More and more cloud services are running on AWS deliberately so there is very low latency. I can host a SOLR index on one service, a MongoDB on another service, and still get reasonable performance.

houseabsolute · on Jan 12, 2010

Yeah, it's expected that you're going to get microsecond pings within the same building and millisecond pings to buildings across the country. I guess I can admit that they may have had their reasons, but they can't be good enough to justify this lapse. If it's as inexpensive to run this setup as the article says, they should be able to afford two completely separate stacks of servers, one in each availability zone. It's not going to be easy to figure out how to sync the data across each one, but the fact remains that you have to exist at n+1 at least if you're going to deliver reliability.

nethergoat · on Jan 12, 2010

Agreed, that's a whole lot of eggs in one basket. I'd be interested to hear their reason for not spreading across multiple availability zones. My first thought was that m2.2xlarge nodes, since they're relatively new, might still be restricted to a single AZ; on further investigation, however, this does not appear to be the case.

illumen · on Jan 12, 2010

"A server failing was normal, he said, but it was unheard of for a whole class of resources to suddenly vanish. "

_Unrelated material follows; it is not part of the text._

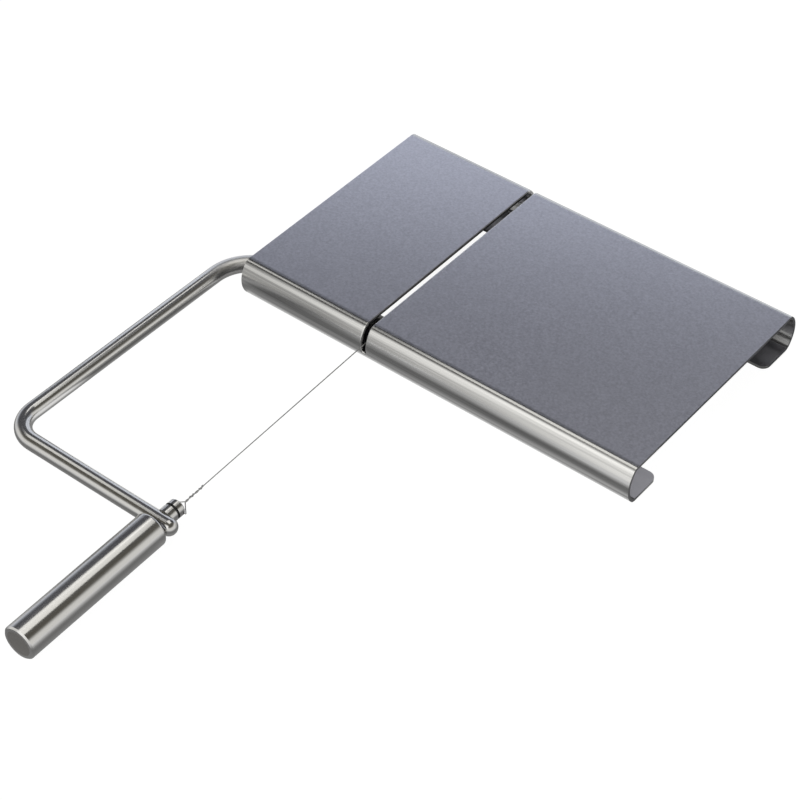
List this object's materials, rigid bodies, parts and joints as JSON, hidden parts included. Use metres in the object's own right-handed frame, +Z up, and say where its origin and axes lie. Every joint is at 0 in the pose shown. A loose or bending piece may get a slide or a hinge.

Whole centers go out all the time, for lots of different reasons. Using multiple data centers from different providers is the only solution.

mbrubeck · on Jan 12, 2010

Agreed. Also: Hardware failures are (close to) statistically independent across separate instances. Software bugs are not. And when you run on a virtualized platform with a complex infrastructure, everything acts like software.

wastedbrains · on Jan 12, 2010

We had just deployed a new version of our app to Heroku as this happened. I thought our release was incredibly buggy and constantly crashing until I noticed Heroku's status update. They came back quickly, and for us it is a known risk of having our server in the cloud.